Arrow S6E7 “Thanksgiving”

At a public event commemorating the opening of the new Star City Police Department, Agent Watson arrests Oliver on charges related to him being the Green Arrow. Meanwhile, Curtis gives Diggle an experimental treatment for his nerve damage, only to discover in the field that it hasn’t worked. As the team contemplates how to stop Cayden James and Black Siren without the Green Arrow, the duo plots to detonate a massive bomb during a concert. Unable to get the concert canceled with mayoral powers, Oliver must don the hood again to lead the team. 

It was only a matter of time before Arrow put Stephen Amell back in the hood, but I admit the show zagged on me a little bit. At first I found myself disappointed that the Diggle era, such as it is, was ending so quickly, but Arrow seems committed to this direction – it’s made very clear that the plan is for Diggle to take back the hood, so we’re really just divining a reason for Oliver Queen to be the Green Arrow for the big crossover next week, which I guess I don’t have a strong opinion about one way or another – though it would be cool to see Diggle headlining the thing as the Green Arrow, and this episode seems to set him up to sit it out more or less entirely, which is a bummer. 

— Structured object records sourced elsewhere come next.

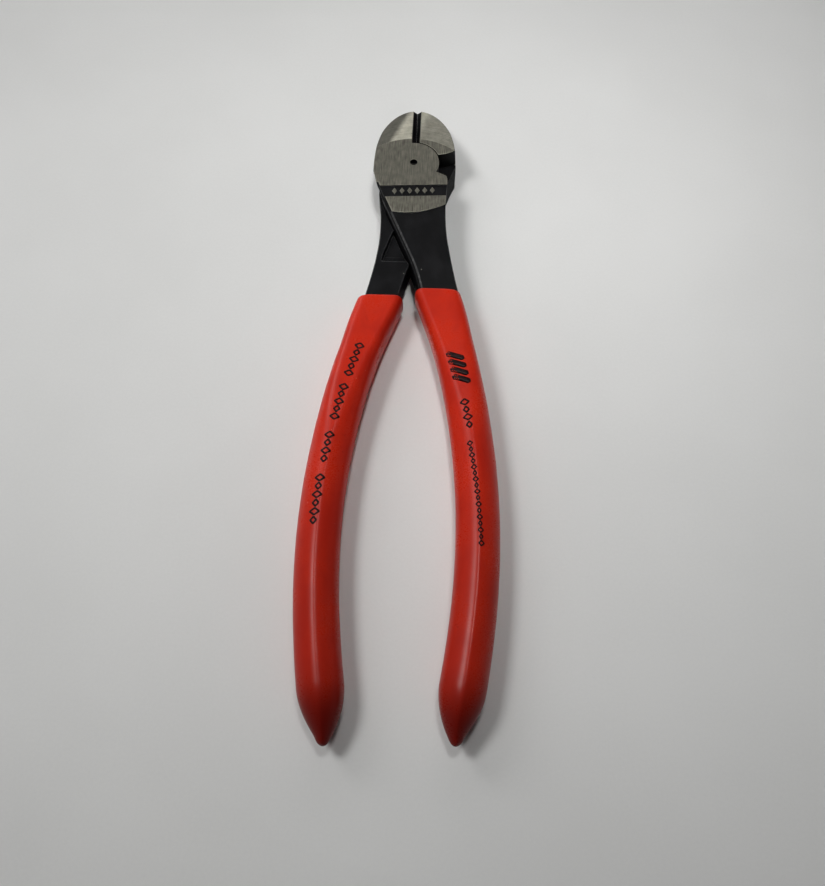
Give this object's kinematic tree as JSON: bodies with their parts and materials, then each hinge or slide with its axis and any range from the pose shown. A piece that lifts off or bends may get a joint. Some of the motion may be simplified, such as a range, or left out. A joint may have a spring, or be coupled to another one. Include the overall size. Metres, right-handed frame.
{
  "type": "diagonal cutting pliers",
  "caption": "High-leverage diagonal cutters: forged levers crossing in a lap joint on a pivot axle, ground jaw faces with a slot along the cutting line, and dip-coated bowed grips.",
  "frame": {"origin": "on the pivot axis, in the plane of the flat back of the head, which is also the plane the cutters lie on", "axes": "+Y from the pivot towards the jaw tips, +Z from the back of the head to its front face, +X to the right seen from the front"},
  "size_m": [0.0533, 0.2006, 0.012],
  "materials": {
    "forged_steel_front": "black oxide with brushed ground faces",
    "forged_steel_rear": "black oxide with brushed ground faces",
    "axle_steel": "ground flush",
    "dipped_vinyl": "satin"
  },
  "bodies": {
    "rear_half": {"rear_lever": "forged_steel_rear", "rear_sleeve": "dipped_vinyl"},
    "front_half": {"front_lever": "forged_steel_front", "pivot_axle": "axle_steel", "front_sleeve": "dipped_vinyl"}
  },
  "joints": [
    {"name": "jaw_pivot", "type": "hinge", "parent": "rear_half", "child": "front_half", "pos_m": [0, 0, 0.006], "axis": [0, 0, 1], "range_deg": [0, 46]}
  ]
}
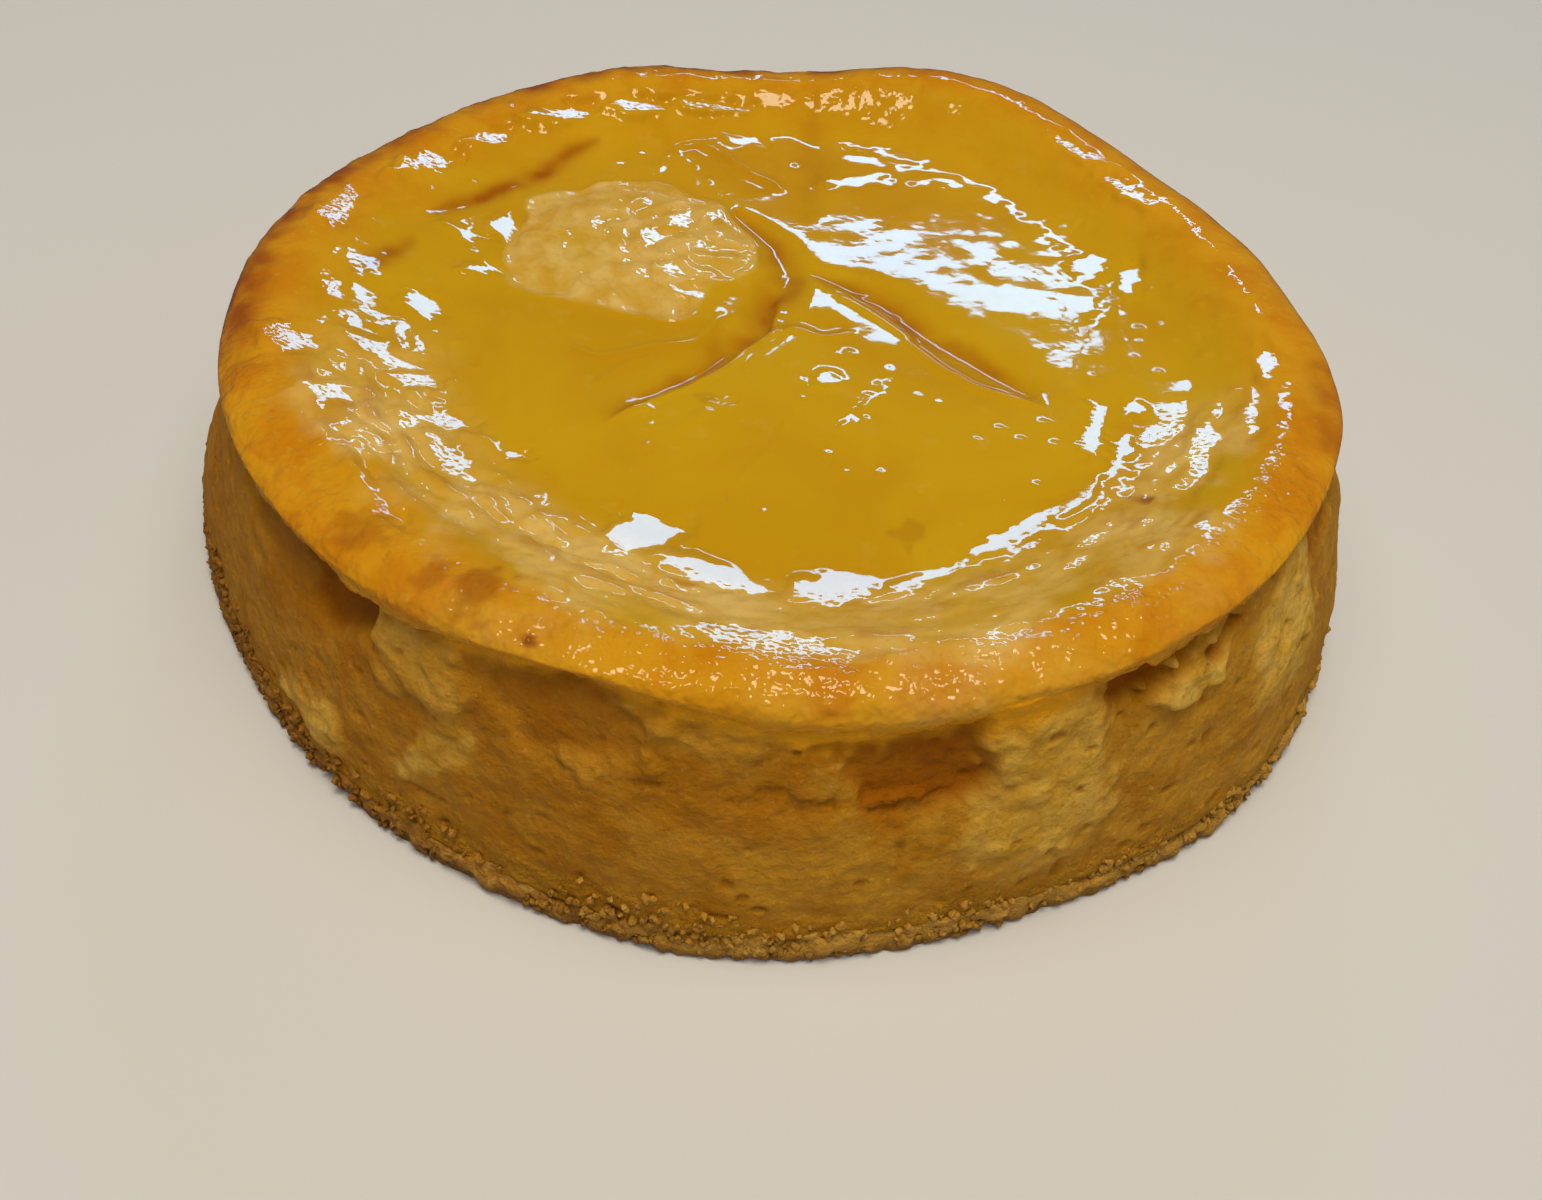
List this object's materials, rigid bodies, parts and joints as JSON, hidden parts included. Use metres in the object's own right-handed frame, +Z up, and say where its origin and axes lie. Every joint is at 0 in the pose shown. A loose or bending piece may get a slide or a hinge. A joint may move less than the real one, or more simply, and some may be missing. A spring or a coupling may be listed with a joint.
{
  "type": "whole baked cheesecake",
  "caption": "Whole round baked cheesecake with a glazed, sunken, cracked top, a browned rolling rim, a torn pale side and a thin crumb base.",
  "frame": {"origin": "middle of the flat underside, on the surface the cake stands on", "axes": "+Z up through the cake; the side that shows in front faces -Y, and +X is to its right"},
  "size_m": [0.2025, 0.1904, 0.0512],
  "materials": {
    "glazed_cake": "glossy amber glaze over a golden brown baked skin, pale and matte on the torn side",
    "crumb_layer": "dry brown pressed crumbs"
  },
  "bodies": {
    "root": {"cheesecake": "glazed_cake", "crumb_base": "crumb_layer"}
  },
  "joints": []
}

Aside from that, this episode feels a bit by-the-numbers; the story beats are pretty predictable here – the way the Diggle-Oliver argument plays out, the stuff with Oliver deciding to put the hood back on, even the “James turned public opinion against us” twist at the end. Honestly, the weirdest choice this episode makes is name-dropping Billy Joel a lot, down to having some stock footage of him to sell that yeah, he’s playin’ Star City. I can’t decide if this is some sort of cross-promotion or if the writers decided this would be some nice flavor and just decided to double-down on it.